Печатается по тексту кн.: Луначарский А. В. Об изобразительном искусстве, т. 1, с. 234—241.
Итальянская живопись за последнее время не играла очень существенной роли в европейской живописи, вообще она стала провинциальной живописью. Единственным явлением, вышедшим за пределы провинциальности, был нашумевший футуризм. Но как раз в области живописи итальянские футуристы не выдвинули действительно крупных имен. Какой–нибудь Арденго Соффичи, конечно, гораздо интереснее как критик и писатель, чем как живописец. О других вряд ли стоит упоминать.
В настоящее же время похоже на то, что итальянцы начинают выдвигать очень крупных сочленов совершенно новой фаланги живописцев, которая интересно нова не только потому, что по сравнению с кубофутуристическим периодом она дает гораздо более прочные достижения, но и потому, что она отражает собою некий глубоко значительный сдвиг в идеологии, даже более того — в самой психофизиологии современного общества, прежде всего буржуазии и зависящих от нее классов.

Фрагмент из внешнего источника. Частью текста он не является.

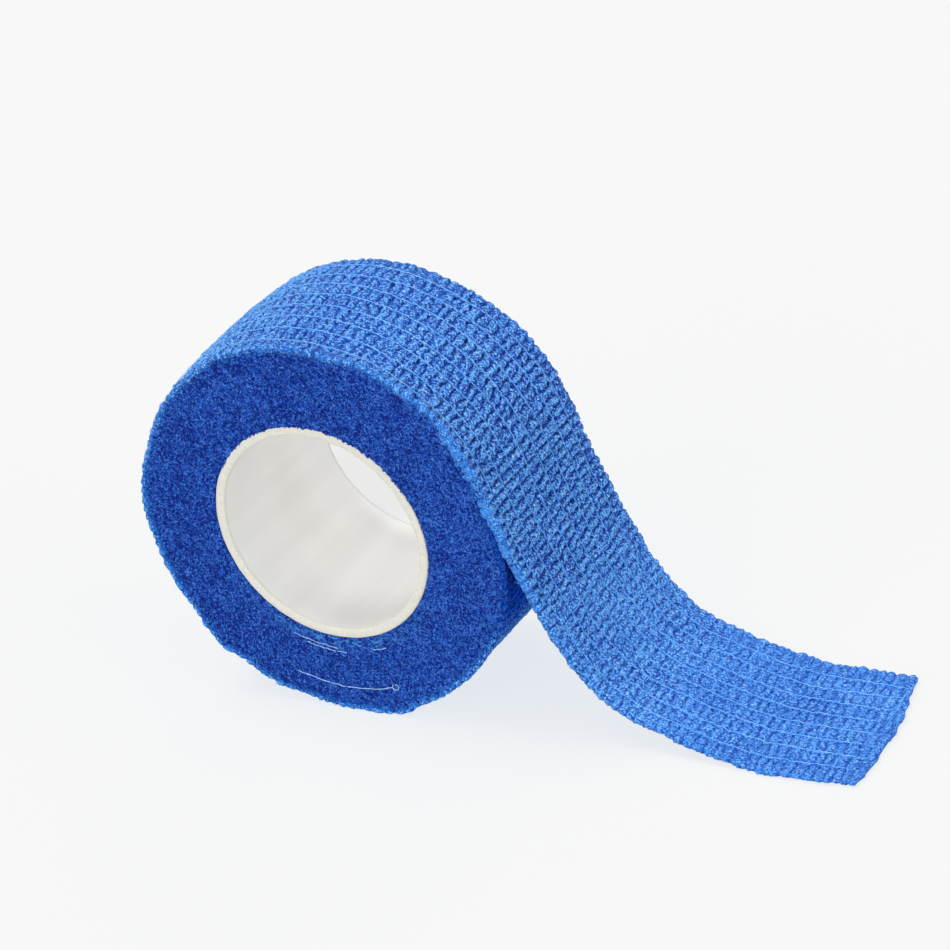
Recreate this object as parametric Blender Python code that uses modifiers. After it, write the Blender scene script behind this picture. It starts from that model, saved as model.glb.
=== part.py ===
"""Cohesive bandage roll: elastic crinkled bandage wound on an open core tube, with its loose end lying out.

Units are metres and +Z is up. The origin is the middle of the roll's flat spot, on the surface that the roll
stands on. The roll's axis lies along Y, and the loose end runs out towards +X.

The outline of the wound roll and the route of the loose end are drawn in the plane of the roll's side face,
x across and y up, and each drawing is then stood up by a quarter turn about X.
"""

import math

import bmesh
import bpy
from mathutils import Vector

# The bandage: a strip 25 mm wide, about 1 mm thick over its crinkles where nothing presses on it.
BANDAGE_WIDTH = 0.025
CLOTH_THICKNESS = 0.001

# The core: an open tube as long as the bandage is wide.
CORE_RADIUS = 0.01515
CORE_WALL = 0.00125
CORE_EDGE = 0.0002

# The wound turns, from the core out to the roll's own radius.
ROLL_RADIUS = 0.0258
FLAT_SPOT = 0.006
ROLL_EDGE = 0.0004

# The loose end leaves the roll along a tangent and touches down in one easy curve.
LEAVING_ANGLE = math.radians(15.6)
LEAVING_STIFFNESS = 0.0199
LANDING_STIFFNESS = 0.0241
LANDING_X = 0.0573

# Where it lies flat it swings slightly to the side, and its end is cut off at a slight slant.
SWING_FROM_X = 0.045
END_X = 0.0696
END_SWING = 0.0014
END_SLANT = math.radians(6.2)

# Under the loose end the roll is one layer smaller, and it closes up to its full radius over this angle.
CLOSING_ANGLE = math.radians(85)

# Room between pieces that touch.
GAP = 0.0003

# How finely round shapes are cut.
ROLL_STEPS = 144
CORE_STEPS = 96
ROUTE_STEPS = 28

AXIS_HEIGHT = math.sqrt(ROLL_RADIUS**2 - (FLAT_SPOT / 2) ** 2)
ROLL_AXIS = Vector((0, AXIS_HEIGHT))
HALF_WIDTH = BANDAGE_WIDTH / 2

BANDAGE_BLUE = (0.031, 0.133, 0.479, 1)
CORE_CREAM = (0.79, 0.77, 0.74, 1)


def clear_scene():
    for obj in list(bpy.data.objects):
        bpy.data.objects.remove(obj, do_unlink=True)


def new_collection(name):
    collection = bpy.data.collections.new(name)
    bpy.context.scene.collection.children.link(collection)
    return collection


def new_material(name, color, roughness):
    material = bpy.data.materials.new(name)
    material.use_nodes = True
    shader = material.node_tree.nodes["Principled BSDF"]
    shader.inputs["Base Color"].default_value = color
    shader.inputs["Roughness"].default_value = roughness
    shader.inputs["Metallic"].default_value = 0
    return material


def new_object(name, data, collection, material=None):
    obj = bpy.data.objects.new(name, data)
    collection.objects.link(obj)
    if material:
        data.materials.append(material)
    return obj


def stand_up(obj):
    """Turns a drawing from the XY plane into the plane of the side face, with its Y upwards."""
    obj.rotation_euler = (math.pi / 2, 0, 0)


def around_axis(angle, radius):
    """A point of the drawing at an angle round the roll's axis: 0 is towards the loose end, 90 degrees is up."""
    return ROLL_AXIS + radius * Vector((math.cos(angle), math.sin(angle)))


def core_tube(collection, material):
    """A turned tube with lightly broken edges, its axis along Y through the roll's axis."""
    outer = CORE_RADIUS
    inner = CORE_RADIUS - CORE_WALL
    end = HALF_WIDTH
    profile = [
        (outer - CORE_EDGE, end),
        (outer, end - CORE_EDGE),
        (outer, CORE_EDGE - end),
        (outer - CORE_EDGE, -end),
        (inner + CORE_EDGE, -end),
        (inner, CORE_EDGE - end),
        (inner, end - CORE_EDGE),
        (inner + CORE_EDGE, end),
    ]
    mesh = bpy.data.meshes.new("core_tube")
    shape = bmesh.new()
    corners = [shape.verts.new((radius, 0, height)) for radius, height in profile]
    for first, second in zip(corners, corners[1:] + corners[:1]):
        shape.edges.new((first, second))
    shape.to_mesh(mesh)
    shape.free()
    tube = new_object("core_tube", mesh, collection, material)
    screw = tube.modifiers.new("turn", "SCREW")
    screw.steps = CORE_STEPS
    screw.render_steps = CORE_STEPS
    screw.use_merge_vertices = True
    screw.merge_threshold = 0.00001
    tube.location = (0, 0, AXIS_HEIGHT)
    tube.rotation_euler = (math.pi / 2, 0, 0)
    return tube


def roll_radius(angle):
    """The roll's radius, counted round from the loose end: a circle that draws in under the loose end's start."""
    step = CLOTH_THICKNESS + GAP
    turned = (angle - LEAVING_ANGLE) % math.tau
    closing = max(0, (turned - (math.tau - CLOSING_ANGLE)) / CLOSING_ANGLE)
    return ROLL_RADIUS - step * closing * closing * (3 - 2 * closing)


def roll_outline():
    """One turn round the roll from where the loose end leaves it, with the bottom cut off level."""
    flat_half_angle = math.asin(FLAT_SPOT / 2 / ROLL_RADIUS)
    angles = [LEAVING_ANGLE + math.tau * step / ROLL_STEPS for step in range(ROLL_STEPS)]
    bottom = 1.5 * math.pi
    angles = [angle for angle in angles if abs(angle - bottom) > flat_half_angle * 1.2]
    angles += [bottom - flat_half_angle, bottom + flat_half_angle]
    points = [around_axis(angle, roll_radius(angle)) for angle in sorted(angles)]
    last = LEAVING_ANGLE + math.tau
    points.append(around_axis(last, ROLL_RADIUS - CLOTH_THICKNESS - GAP))
    return points


def add_closed_line(curve, points):
    line = curve.splines.new("POLY")
    line.points.add(len(points) - 1)
    for knot, point in zip(line.points, points):
        knot.co = (point.x, point.y, 0, 1)
    line.use_cyclic_u = True


def wound_roll(collection, material):
    """All the wound turns as one ring, from just off the core out to the roll's outer surface."""
    curve = bpy.data.curves.new("wound_roll", "CURVE")
    curve.dimensions = "2D"
    curve.fill_mode = "BOTH"
    curve.extrude = HALF_WIDTH - ROLL_EDGE
    curve.bevel_depth = ROLL_EDGE
    curve.offset = -ROLL_EDGE
    curve.bevel_resolution = 1
    curve.render_resolution_u = 0
    add_closed_line(curve, roll_outline())
    hole_radius = CORE_RADIUS + GAP
    turns = [math.tau * step / CORE_STEPS for step in range(CORE_STEPS)]
    add_closed_line(curve, [around_axis(-angle, hole_radius) for angle in turns])
    roll = new_object("wound_roll", curve, collection, material)
    stand_up(roll)
    return roll


def loose_end_route():
    """The upper side of the loose end as a Bezier line: off the roll on a tangent, then level to its end."""
    along = Vector((math.sin(LEAVING_ANGLE), -math.cos(LEAVING_ANGLE)))
    start = around_axis(LEAVING_ANGLE, ROLL_RADIUS) + GAP * along
    landing = Vector((LANDING_X, CLOTH_THICKNESS))
    end = Vector((END_X + HALF_WIDTH, CLOTH_THICKNESS))
    level = Vector((1, 0))
    straight = (end - landing).length / 3
    return [
        (start, start - along * LEAVING_STIFFNESS, start + along * LEAVING_STIFFNESS),
        (landing, landing - level * LANDING_STIFFNESS, landing + level * straight),
        (end, end - level * straight, end + level * straight),
    ]


def loose_end_strip():
    """The open upper surface of the loose end, as a mesh, with its sideways swing past the curve."""
    curve = bpy.data.curves.new("loose_end_route", "CURVE")
    curve.dimensions = "2D"
    curve.fill_mode = "NONE"
    curve.extrude = HALF_WIDTH
    curve.resolution_u = ROUTE_STEPS
    curve.render_resolution_u = 0
    knots = loose_end_route()
    line = curve.splines.new("BEZIER")
    line.bezier_points.add(len(knots) - 1)
    for knot, (point, left, right) in zip(line.bezier_points, knots):
        knot.handle_left_type = "FREE"
        knot.handle_right_type = "FREE"
        knot.co = (*point, 0)
        knot.handle_left = (*left, 0)
        knot.handle_right = (*right, 0)
    guide = bpy.data.objects.new("loose_end_route", curve)
    bpy.context.scene.collection.objects.link(guide)
    evaluated = guide.evaluated_get(bpy.context.evaluated_depsgraph_get())
    mesh = bpy.data.meshes.new_from_object(evaluated)
    bpy.data.objects.remove(guide, do_unlink=True)
    mesh.name = "loose_end"
    for vertex in mesh.vertices:
        past = max(0, (vertex.co.x - SWING_FROM_X) / (END_X - SWING_FROM_X))
        vertex.co.z += END_SWING * past * past
    return mesh


def end_cutter(collection):
    """A block past the cut end, turned by the slant of the cut."""
    block = 0.08
    mesh = bpy.data.meshes.new("end_cutter")
    shape = bmesh.new()
    bmesh.ops.create_cube(shape, size=block)
    shape.to_mesh(mesh)
    shape.free()
    cutter = new_object("end_cutter", mesh, collection)
    cutter.rotation_euler = (0, 0, END_SLANT)
    middle = block / 2
    cutter.location = (END_X + middle * math.cos(END_SLANT), middle * math.sin(END_SLANT), 0)
    cutter.hide_render = True
    cutter.display_type = "WIRE"
    return cutter


def loose_end(collection, cutters, material):
    """The loose end as a thick sheet, cut off at a slight slant."""
    sheet = new_object("loose_end", loose_end_strip(), collection, material)
    stand_up(sheet)
    solidify = sheet.modifiers.new("thickness", "SOLIDIFY")
    solidify.thickness = CLOTH_THICKNESS
    solidify.offset = -1
    solidify.use_even_offset = True
    cut = sheet.modifiers.new("cut_end", "BOOLEAN")
    cut.operation = "DIFFERENCE"
    cut.solver = "EXACT"
    cut.object = end_cutter(cutters)
    return sheet


def main():
    clear_scene()
    parts = new_collection("bandage_roll")
    cutters = new_collection("cutters")
    blue = new_material("bandage", BANDAGE_BLUE, 0.8)
    cream = new_material("core", CORE_CREAM, 0.6)
    core_tube(parts, cream)
    wound_roll(parts, blue)
    loose_end(parts, cutters, blue)


main()
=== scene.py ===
"""Looks of the cohesive bandage roll: crinkled cloth, elastic threads, wound edges, core tube and stage.

Run it as a script. It is laid out as an add-on: each piece has its own operator, and main() calls them in
order. Lengths are metres. Along the strip, length is counted from where the loose end leaves the roll: it
is positive down the loose end and negative back round the roll. Across the strip, y is the frame's own Y.
"""

import math

import bpy
import numpy as np
from bpy.props import FloatProperty, FloatVectorProperty, IntProperty, PointerProperty
from mathutils import Matrix, Vector


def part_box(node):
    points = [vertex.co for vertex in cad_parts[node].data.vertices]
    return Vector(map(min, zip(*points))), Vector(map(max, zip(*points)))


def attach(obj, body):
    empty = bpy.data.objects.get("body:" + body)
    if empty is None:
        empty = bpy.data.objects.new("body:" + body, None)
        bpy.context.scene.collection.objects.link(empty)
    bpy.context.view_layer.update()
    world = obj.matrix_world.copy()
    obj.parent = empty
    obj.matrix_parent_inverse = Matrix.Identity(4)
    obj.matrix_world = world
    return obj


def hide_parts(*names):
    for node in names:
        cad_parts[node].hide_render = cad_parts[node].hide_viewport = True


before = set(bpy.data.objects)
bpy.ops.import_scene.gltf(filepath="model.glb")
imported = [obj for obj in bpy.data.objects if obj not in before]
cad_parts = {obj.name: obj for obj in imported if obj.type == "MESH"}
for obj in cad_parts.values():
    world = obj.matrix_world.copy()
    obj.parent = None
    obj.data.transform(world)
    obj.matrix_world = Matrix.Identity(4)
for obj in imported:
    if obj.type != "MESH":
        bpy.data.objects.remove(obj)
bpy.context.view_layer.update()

bl_info = {
    "name": "Cohesive Bandage Roll",
    "version": (1, 0, 0),
    "blender": (4, 5, 0),
    "location": "View3D > Sidebar > Bandage",
    "description": "Crinkled self-sticking bandage on a core tube, with its loose end lying out",
    "category": "Add Mesh",
}

MM = 0.001
core_low, core_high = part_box("core_tube")
roll_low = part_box("wound_roll")[0]
HALF_WIDTH = core_high.y
AXIS_HEIGHT = (core_low.z + core_high.z) / 2
CORE_RADIUS = (core_high.x - core_low.x) / 2
ROLL_RADIUS = -roll_low.x
THREADS = 8
LIP = 5  # points down the near edge of the strip
# Middle of the painted shadow on the floor: the floor's glow is dimmed in a patch behind the roll.
SHADE_BEHIND = (-0.027, 0.042, 0)  # middle of the shaded patch on the floor
# How far the loose end has swung sideways, at even steps along it, as a share of the full swing.
SWING_SHARES = np.linspace(0, 1.1, 12)
SWING_AMOUNTS = (0, -0.12, -0.24, -0.28, -0.2, 0, 0.24, 0.55, 0.88, 1.0, 0.9, 0.85)

# Tables of pairs. Those with ROUND in the name start from degrees round the roll, and those with ALONG
# from millimetres along the strip. This one: how far the slack near rim stands off, round the roll.
NEAR_RIM = (
    (15, 0.5), (25, 0.75), (34, 1.2), (42, 1.9), (54, 1.75), (66, 1.65), (78, 0.95), (92, 0.95),
    (110, 0.85), (130, 0.4), (150, 0.25), (158, 0.2), (166, 0.65), (180, 0.95), (190, 0.5), (204, 0.65),
    (212, 0.5), (218, 0.9), (227, 1.4), (233, 0.5), (240, 0.68), (247, 0.65), (256, 0.22), (264, 0.22),
    (272, 0.32), (280, 0.75), (287, 1.15), (293, 0.6), (305, 0.52), (320, 0.6), (335, 0.9), (345, 1.05),
    (355, 0.9), (363, 0.5), (369, 0.2), (376, 0.0), (393, -0.2),
)
# How strong the crinkles are.
RELIEF_ROUND = (
    (15, 1.14), (30, 0.97), (52, 0.73), (72, 0.52), (95, 0.52), (120, 0.8), (150, 0.84), (200, 0.78),
    (330, 0.6), (355, 0.35), (380, 0.3),
)
RELIEF_ALONG = ((0, 1.18), (11, 1.0), (25, 0.56), (40, 0.5), (64, 0.46))
# How much lighter or darker the cloth is painted, region by region. On the roll this is painted light and
# shade for how the light falls: darker near the top, lighter towards the top left, where it stands for
# sheen at a grazing angle. On the loose end, lighter on the bend and towards the cut, it is partly the
# looser cloth and partly painted light.
TONE_AND_LIGHT_ROUND = (
    (15, 0), (60, 0), (85, -0.05), (98, -0.01), (110, 0.09), (120, 0.14), (150, 0.17), (180, 0.12),
)
TONE_AND_LIGHT_ALONG = ((0, -0.03), (12, 0.03), (22, 0.17), (32, 0.17), (40, 0.08), (50, 0.04), (64, 0.1))
# How strong the fine speckle of painted light and shade on the small bumps is; it also scales the painted
# crease shade and the painted glints.
CRISP_ROUND = (
    (15, 1.25), (30, 1.35), (52, 1.2), (72, 0.93), (95, 0.95), (120, 1.25), (150, 1.2), (200, 0.9),
)
CRISP_ALONG = ((0, 1.25), (10, 1.2), (22, 0.98), (32, 0.88), (40, 0.62), (64, 0.54))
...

Конечно, и это направление прежде всего сказалось во
Франции. Париж остается тем пунктом земного шара, где новые настроения буржуазии находят наиболее яркую художественную формулировку.

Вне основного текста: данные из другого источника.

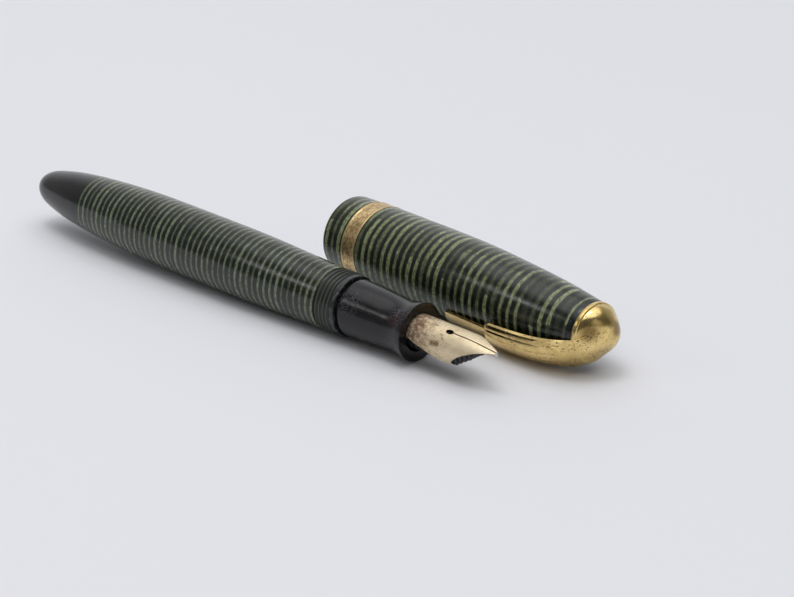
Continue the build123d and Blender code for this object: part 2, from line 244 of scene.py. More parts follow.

Насколько можно судить издалека — а я давно не был в Европе, — двумя доминирующими руслами искусства являются пока германский экспрессионизм и романский неоклассицизм. Нужно сказать, что, по условиям всего социального развития Франции и Германии, на всем искусстве этих стран лежит печать некоторого контраста по отношению друг к другу.

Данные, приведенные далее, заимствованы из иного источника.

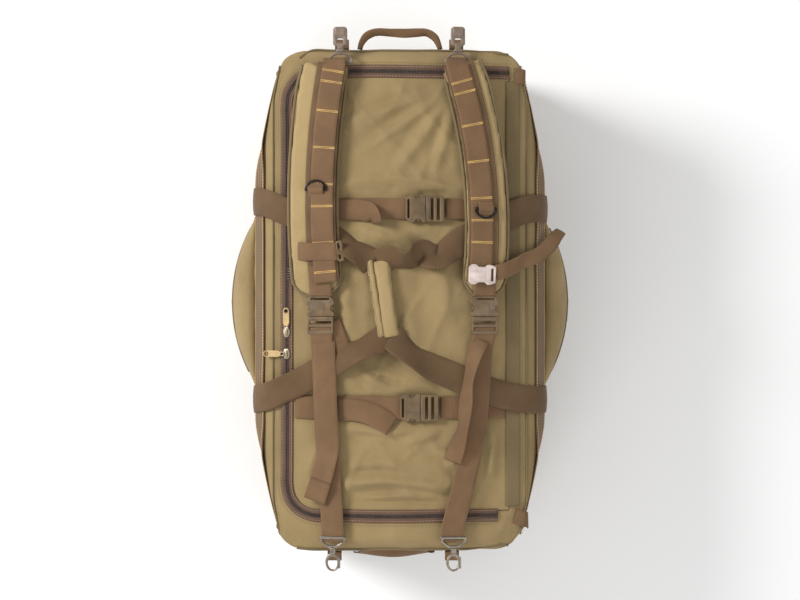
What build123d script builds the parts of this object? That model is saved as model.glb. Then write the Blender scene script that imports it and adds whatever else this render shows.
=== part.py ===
from build123d import *

import os
from functools import cache
from math import asin, atan2, cos, degrees, hypot, radians, sin, sqrt

# Rolling duffel bag lying on its base. Millimetres, +Z up, +X to the wheel end, -Y to the zip side.
# The origin is on the ground under the middle of the bag.

# Driving dimensions
HALF_LENGTH = 407  # flat end to middle
BASE_Z = 14  # underside of the base panel, carried by rails and wheels
CROWN_Z = 350  # top of the closed lid
BASE_HALF_WIDTH = 195
END_HALF_WIDTH = 190
MID_HALF_WIDTH = 250  # the filled bag bulges between its ends
SHOULDER_Y = 200  # where the crown turns down into the side
EAVES_Y, EAVES_Z = 238, 275
FLANK_Z = 150  # height of the widest point of the side
BEVEL = 17  # of the end edges, beside the crown
WALL = 3
GAP = 0.4  # between soft layers that lie on each other
SEWN_GAP = 0.35  # under webbing that is sewn to the skin
FAR = 1000  # longer than anything in the bag

# The lid's crown is a cylinder along X: 22 mm of rise over 360 mm of width
CROWN_HALF_CHORD, CROWN_RISE = 180, 22
CROWN_R = (CROWN_HALF_CHORD**2 + CROWN_RISE**2) / (2 * CROWN_RISE)
CROWN_AXIS_Z = CROWN_Z - CROWN_R

# Wheel end
WHEEL_ROWS = {"left": -142, "mid": 0, "right": 142}
WHEEL_X, WHEEL_R, WHEEL_W = 373, 40, 36
CORNER_R, CORNER_DROP = 65, 4  # lower corner of the wheel end
WELL_X0, WELL_HALF_W, WELL_TOP, WELL_WALL = 327, 21, 87, 2.5
HOUSING_TIP_X, HOUSING_STEP_X, HOUSING_TOP_Z = 194, 300, 120
HOUSING_NARROW, HOUSING_WIDE = 55, 88
AXLE_R = 3
RUNNING_FIT = 0.05
PRESS_GAP = 0.02

# Skid rails
RAIL_Y, RAIL_X0, RAIL_X1, RAIL_W = 95, -366, 246, 28
SCREW_X = (-350, -60, 230)
SCREW_R, SCREW_HEAD_R, SCREW_TOP = 2, 4.5, 24

# Lid and zip
LID_X0, LID_X1, LID_Y0, LID_Y1 = -363.5, 343.5, -177.5, 179.6
LID_CORNER = 42
ZIP_W = 18
SLIDER_LENGTH, SLIDER_W, SLIDER_H = 17, 11, 6
SLIDER_X = {"head": 52, "wheel": 88}
PULL_LENGTH, PULL_W, PULL_T = 30, 11, 1.6
PULL_START = 9.5  # from the slider's middle, so the pull clears the bridge as it turns up

# Webbing
WEB = 38
HANDLE_WEB = 50
WEB_T = 1.8
GIRTH_X = (-166, 171)
CROSS_X = {"upper": -148, "lower": 175}
CROSS_BUCKLE_Y = {"upper": 9, "lower": 0}

# Heights above the crown of what lies on the lid
CROSS_LOW = 0.5
HANDLE_LOW = 7.5
WEBBING_LOW = 10
PAD_LOW, PAD_T, PAD_W = 10.5, 12, 76
BAND_LOW, OVERLAY_LOW, STERNUM_LOW = 22.8, 24.8, 27.2
BUCKLE_LOW = 12.2
RING_GAP = 1.3  # under a D-ring, so its square bar can turn

# Side-release buckle
BUCKLE_W, BUCKLE_T, FEMALE_LENGTH, MALE_LENGTH = 46, 9, 32, 30
MOUTH_W, MOUTH_T, MOUTH_DEPTH = 38, 5, 27

# Side pockets are half moons around a vertical axis; their zips follow the same arc
POCKET_X0, POCKET_X1, POCKET_Y_ENDS, POCKET_Y_OUT = -138, 143, 242, 282
POCKET_ZIP_Z = 205

os.makedirs("parts", exist_ok=True)


def save(part, name):
    part.label = name
    export_step(part, f"parts/{name}.step")


def crown_plane(x, y, height=0):
    """A plane that lies on the crown at (x, y), with its normal away from the crown."""
    tilt = asin(y / CROWN_R)
    reach = CROWN_R + height
    return Plane(
        origin=(x, reach * sin(tilt), CROWN_AXIS_Z + reach * cos(tilt)),
        x_dir=(1, 0, 0),
        z_dir=(0, sin(tilt), cos(tilt)),
    )


def turned(plane, angle):
    """The same plane with its local x turned by angle degrees about its normal."""
    x_dir = plane.x_dir * cos(radians(angle)) + plane.y_dir * sin(radians(angle))
    return Plane(origin=plane.origin, x_dir=x_dir, z_dir=plane.z_dir)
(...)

Немецкое искусство в важнейших своих проявлениях не успело отделиться от общекультурного потока, от религии, философии, публицистики и поэзии. Германия лучшую эпоху своего художества переживала до некоторой степени сходно с Россией. Великое немецкое искусство развертывалось под тяжелым политическим гнетом, в атмосфере гнетущего мелкокпяжеского и мелкомещанского провинциализма. Лучшие люди бежали в идеалистическую философию и поэзию, а иногда даже в религию, чтобы найти там пристанище от окружающей их пошлости. В таких условиях искусство всегда носит в себе значительный заряд социального протеста, переливающего всеми цветами радуги — от революционных порывов до мистического оправдания мира через всевозможные придуманные интеллигентами–артистами для самоутешения фантазмы и философемы. И вот германское искусство в лучших своих образцах, даже после того как Германия превратилась в крупную капиталистическую страну, не отошло от этой идейности. Теперь, когда Германия оказалась разгромленной, когда душа ее интеллигентов истерзана и болит, они все кинулись в какое–то сумбурное пророчество, они окончательно разодрали ризы гармонии, формы красоты и, словно какую–то психологическую рвоту, выбрасывают на свои полотна судороги своего сознания и темные порождения своего подсознательного «Я».
Совсем иначе сложилось дело у французов. У них искусство сумело при самом зарождении буржуазии поладить с двором. Оно тонко проводило свои тенденции, в то же время находясь на официальной службе правящих классов, окружавших себя чрезвычайной пышностью и сумевших во многовековом своем существовании дистиллировать свои вкусы. Эти высшие классы не догадывались о глубоко скрытом внутреннем содержании драм Расина, комедий Мольера или картин Фрагонара. И нам–то теперь не так легко усмотреть классовую сущность буржуазного искусства, начиная с середины XVII века, под тем лаком внешнего изящества, которым оно покрыло себя в угоду постепенно все более опускавшейся душе придворных. Формальное совершенство так крепко схватило французского художника (частью, конечно, к его великой пользе), что даже все бурные социальные переживания не могли прорвать этой внешней коры. Посмотрите, в самом деле. Великая революция приносит с собой помпезного Давида и сентиментально–мещанского Греза. Но Давид учится у греко–римского искусства торжественной холодности форм, а Грез ни о чем не думает в большей мере, чем о внешней миловидности, подкупающей грации рисунка и колорита в своих произведениях, — и это в самый разгар революции!